I have a pretty beefy machine, I didn’t use the psy version but it looks damn near the same on the 10 videos I tested. But I use svt non 10 bit and a P5 at a 40 RF and I’ve compresses more then 1.5TB into about 430GB. Though I think I messed up my audio passthrough… Oh well. I use a program called hbbatchbeast and make a preset in handbreak, then export it to be used with that software. It uses handbreak-cli to convert multiple files at once and I’ve set it to replace the original if it’s smaller. I find that there are a lot of videos that have a way to high bitrate for what it’s displaying so it’s a good compression ratio. The 2450+ files I converted took like 12 days on my amd Ryzen 9 7900x. And I have has to pause it a few times to reboot or windows updated and stopped it.

I will say that in my testing, if you want to compress and don’t care about the time/electricity cost… Then don’t use the GPU for Encoding. It’s a significantly more inefficient conversion process. Most of those methods are for streaming and hitting a specific bitrate. Not compression while keeping a good visual quality comparison.

I would try P4 or P6 instead, P5 is not really that beneficial over the faster P6.
And use 10bit always.

Handbrake should be gaining the PSY features near this years end afaik so when the time comes you can just use regular handbrake with AV1-SVT.

Sounds similar to my script then, there are some other batch/automation programs out there that does something similar though I cant remember the names now.

That sounds about right im still working with my own library and am just about half done with my last big subfolder, being JAVs at around 10TB and will probably be around 2-3TB when I am done.

Yeah, It is true though that with the older codecs, they really do look terrible at low bitrates so I kinda get it but if the content is low quality and/or can be easily compressed then that is just a waste of space..

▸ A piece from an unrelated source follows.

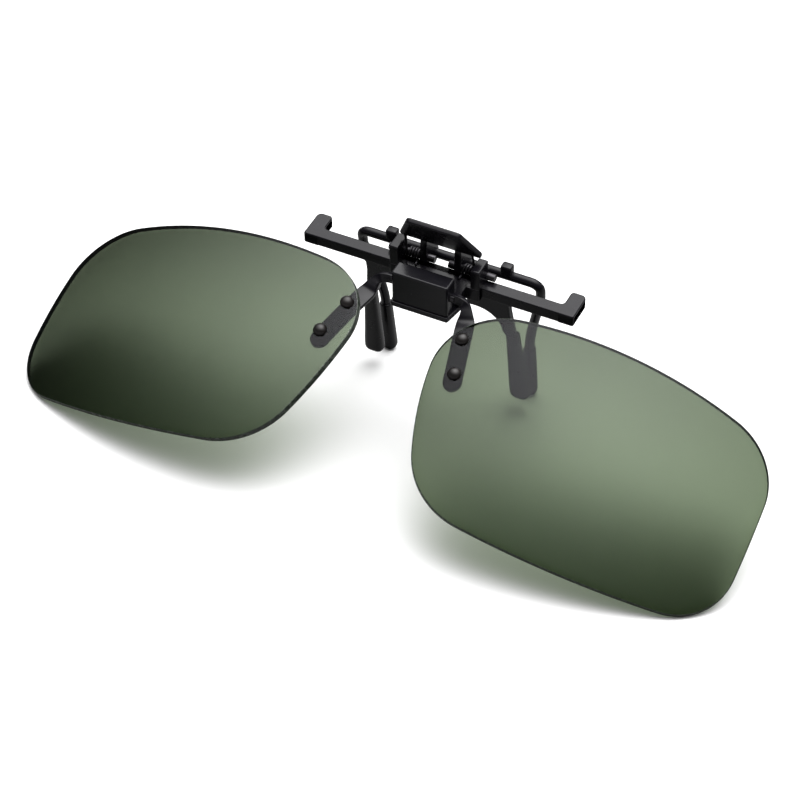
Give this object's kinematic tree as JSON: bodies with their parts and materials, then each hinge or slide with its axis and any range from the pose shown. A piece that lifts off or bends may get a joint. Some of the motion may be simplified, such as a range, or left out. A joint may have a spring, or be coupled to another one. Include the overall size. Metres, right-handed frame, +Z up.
{
  "type": "clip-on sunglasses",
  "caption": "Flip-up clip-on sunglasses: rimless tinted lenses on a hinged bridge and a sprung clip with rubber-tipped legs that grip the bridge of spectacles.",
  "frame": {"origin": "middle of the underside of the whole object's box, on the surface it stands on", "axes": "+X across the face towards the lens on the right of the picture, -Y towards the front where the lenses' lower edges rest, +Z up"},
  "size_m": [0.1314, 0.0546, 0.0393],
  "materials": {
    "black_metal": "satin black coating",
    "box_plastic": "fine matt black",
    "sleeve_rubber": "smooth soft black",
    "steel": "dark drawn wire",
    "rivet_metal": "dark bronze, satin",
    "lens_tint": "polished, green-grey tint, even over the sheet"
  },
  "bodies": {
    "clip": {"front_jaw": "black_metal", "hinge_box": "box_plastic", "box_base": "box_plastic", "detent_spring": "steel", "front_sleeve_left": "sleeve_rubber", "front_sleeve_right": "sleeve_rubber", "spring_left": "steel", "spring_right": "steel"},
    "rear_jaw": {"thumb_lever": "black_metal", "rear_rod": "black_metal", "pivot_pin_left": "steel", "pivot_pin_right": "steel", "rear_sleeve_left": "sleeve_rubber", "rear_sleeve_right": "sleeve_rubber"},
    "lens_unit": {"bridge_shaft": "steel", "bridge_arm_left": "black_metal", "bridge_arm_right": "black_metal", "lens_left": "lens_tint", "lens_right": "lens_tint", "rivets": "rivet_metal", "rivet_collars": "steel"}
  },
  "joints": [
    {"name": "lens_flip", "type": "hinge", "parent": "clip", "child": "lens_unit", "pos_m": [0, 0.00627, 0.02792], "axis": [1, 0, 0], "range_deg": [-22, 67]},
    {"name": "jaw_squeeze", "type": "hinge", "parent": "clip", "child": "rear_jaw", "pos_m": [0, 0.01358, 0.02933], "axis": [1, 0, 0], "range_deg": [0, 20], "stiffness_Nm_per_rad": 0.1, "springref_deg": -25.78, "deforming": ["spring_left", "spring_right"]}
  ]
}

Yup, speed will vary greatly depending on the CPU.

This is where I will disagree, as shown in my tables above and the rest of my experiences, the difference in quality when you get to at least 90 vmaf score is not noticeable in actual viewing and not a paused A/B comparison at the exact same spot, at least for me if you had me doing a blind test without knowing which is which, it would come down to pure guessing.

This is where I find it extremely annoying when I see people online just shitting on hardware accel since whats the point of taking so much longer for no visual difference for the human eye during actual use?

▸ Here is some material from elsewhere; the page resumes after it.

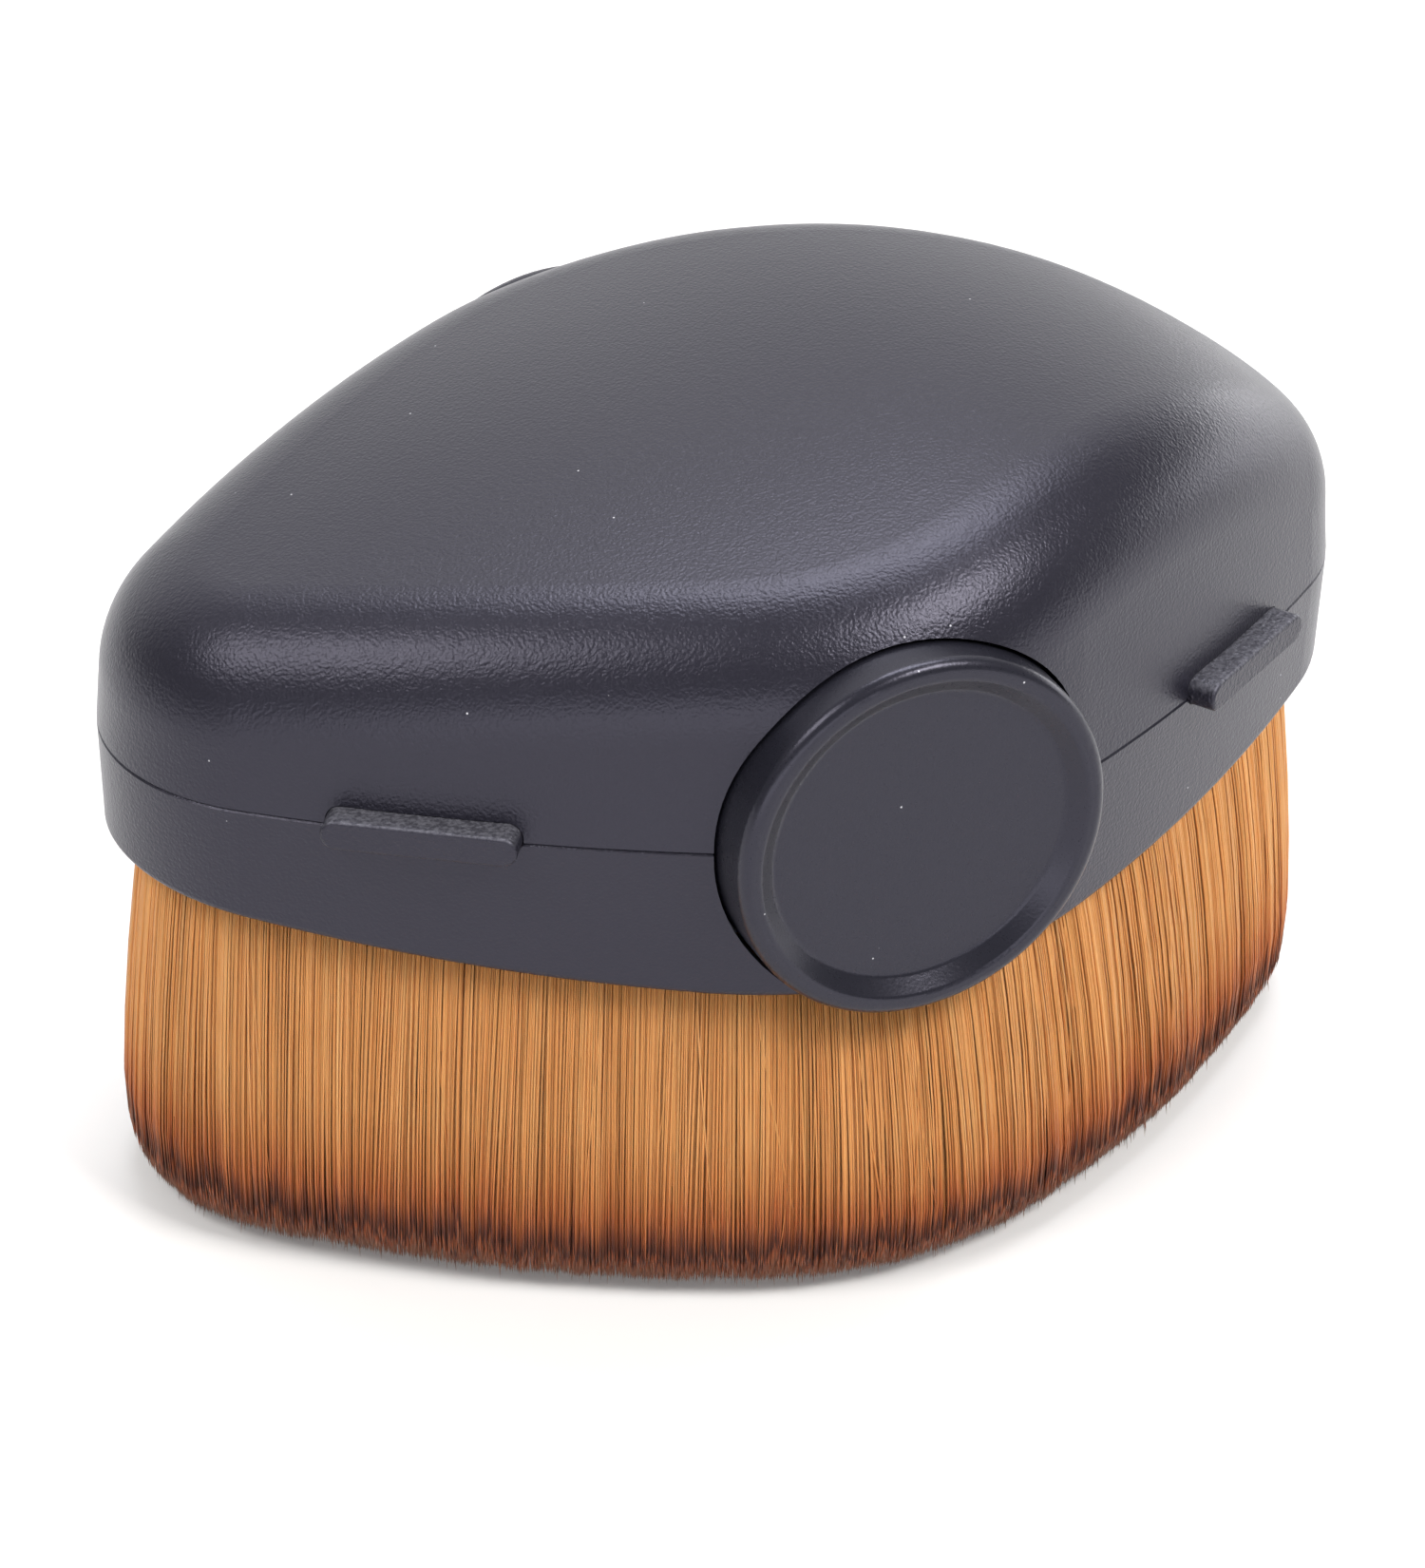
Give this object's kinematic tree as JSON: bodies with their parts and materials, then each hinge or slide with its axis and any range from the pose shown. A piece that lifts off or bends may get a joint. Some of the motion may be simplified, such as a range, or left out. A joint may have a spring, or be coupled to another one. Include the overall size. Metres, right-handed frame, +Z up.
{
  "type": "body dry brush",
  "caption": "Palm-held dry body brush: domed leaf-shaped casing, a press button on each broad side, and a dense bristle head that pulls out when both are pinched.",
  "frame": {"origin": "centre of the bristle tips' face, on the surface that the brush stands on", "axes": "+X along the leaf-shaped casing, +Y towards the rear button, +Z up through the domed top"},
  "size_m": [0.08, 0.0558, 0.0498],
  "materials": {
    "casing": "fine grain, satin",
    "button": "smooth satin",
    "seam_key": "coarse grain",
    "inner_plastic": "as moulded",
    "pad_rubber": "matte",
    "steel": "zinc plated",
    "glue": "set resin",
    "bristle": "straight synthetic fibres, dark ends"
  },
  "bodies": {
    "casing": {"upper_shell": "casing", "lower_shell": "casing", "chassis": "inner_plastic", "keeper_plate": "inner_plastic", "keeper_screws": "steel", "shell_screws": "steel", "front_left_seam_key": "seam_key", "front_right_seam_key": "seam_key", "rear_left_seam_key": "seam_key", "rear_right_seam_key": "seam_key", "front_spring": "steel", "rear_spring": "steel"},
    "front_button": {"front_button": "button", "front_yoke": "inner_plastic", "front_grip_pad": "pad_rubber", "front_yoke_screw": "steel"},
    "rear_button": {"rear_button": "button", "rear_yoke": "inner_plastic", "rear_grip_pad": "pad_rubber", "rear_yoke_screw": "steel"},
    "brush_head": {"head_base": "inner_plastic", "head_ring": "inner_plastic", "glue_bed": "glue", "bristles": "bristle"}
  },
  "joints": [
    {"name": "front_button_press", "type": "slide", "parent": "casing", "child": "front_button", "axis": [0, 1, 0], "range_m": [0, 0.002], "stiffness_N_per_m": 900, "springref_m": -0.002, "deforming": ["front_spring"]},
    {"name": "rear_button_press", "type": "slide", "parent": "casing", "child": "rear_button", "axis": [0, -1, 0], "range_m": [0, 0.002], "stiffness_N_per_m": 900, "springref_m": -0.002, "deforming": ["rear_spring"]},
    {"name": "brush_head_release", "type": "slide", "parent": "casing", "child": "brush_head", "axis": [0, 0, -1], "range_m": [0, 0.025]}
  ]
}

Of course, if you are able to actually tell the difference and not just pure guessing and time/electricity is not a concern then CPU encoding will of course be the best way. Otherwise it is essentially like a much worse problem than having people store WAV files when they cant tell the difference between it and say 320kbps MP3 files in the music world, video being much worse since it is MUCH bigger than music files.

For me it’s not the Visual Difference its the compression efficiency. The same video and a similar RF and as slow as I could go with the nvenc encoder still produced a file with a significantly larger bitrate but visually (not based on a scoring engine at all) it seemed the same. I played them at the same time on my dual monitor setup and i could not tell the difference. So as my primary goal was to compress as much as possible, I say it’s not worth it.

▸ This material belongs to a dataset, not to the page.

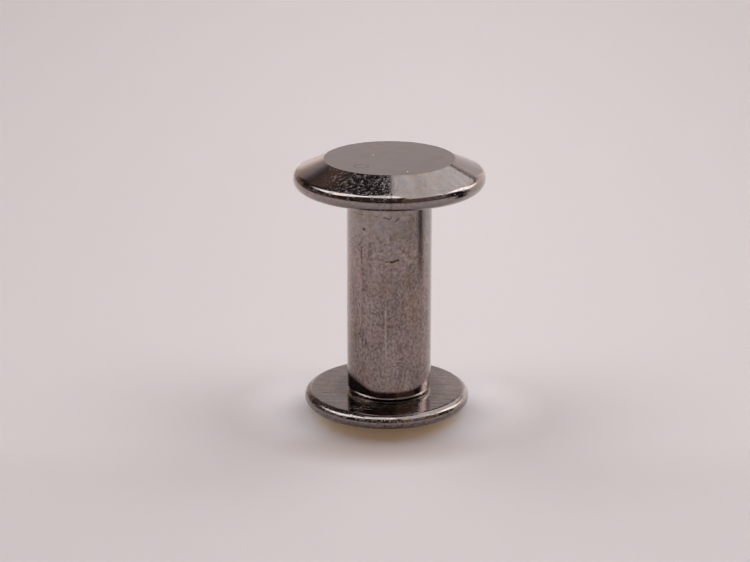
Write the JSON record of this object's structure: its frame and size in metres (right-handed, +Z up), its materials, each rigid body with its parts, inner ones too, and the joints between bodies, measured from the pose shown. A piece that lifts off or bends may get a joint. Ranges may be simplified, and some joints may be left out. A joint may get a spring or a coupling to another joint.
{
  "type": "screw rivet",
  "caption": "Screw rivet: a bevelled round cap on a tubular post, closed by a slotted flat-headed screw that threads into the post from below.",
  "frame": {"origin": "on the axis of the barrel and the shank, in the plane of the face of the screw's head, which the rivet stands on", "axes": "+Z up the barrel towards the cap, +X along the driver slot"},
  "size_m": [0.009, 0.009, 0.0126],
  "materials": {
    "gunmetal": "black nickel plating, bright on the heads and satin on the barrel"
  },
  "bodies": {
    "screw": {"screw": "gunmetal"},
    "post": {"post": "gunmetal"}
  },
  "joints": [
    {"name": "unscrew", "type": "slide", "parent": "screw", "child": "post", "axis": [0, 0, 1], "range_m": [0, 0.016]}
  ]
}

The only time it’s really worth it to me is if you’re dealing with h264 and it’s super large files or a direct copy/encode from a blueray that’s at a 160MB/S bitrate and just want to compress it as fast as possible

I am waiting till I get a proper server to not care as much, but as most of my files are just on my 12TB desktop drive, I am not trying to waste too much space. My plan is to make a VM server with 42TB+ of usable storage and make that what I store all my stuff on and keep the important stuff on my desktop / cloud services.

Understandable then, I misread you earlier and assumed you shat on the quality on hardware accel like most others I see…

For maximum compression CPU is indeed the way to go. Although from my own tests at least compared with QSV the resulting file sizes are really damn similar at the point where I cannot tell them apart.

For a server rec, I would recommend building your own DIY setup and use Unraid for it, certainly not buying from a prebuild one like Synology which is trying to kill their own company with their recent stunts…

If you also want the server to be able to do encodings, I would look at those cheaper first gen intel arc gpus like the Arc 310 or 380.

I remembered the automatic encoding software, its these.

You can run them via docker on your server so it would work very well with the Arc 310/380 for a low cost.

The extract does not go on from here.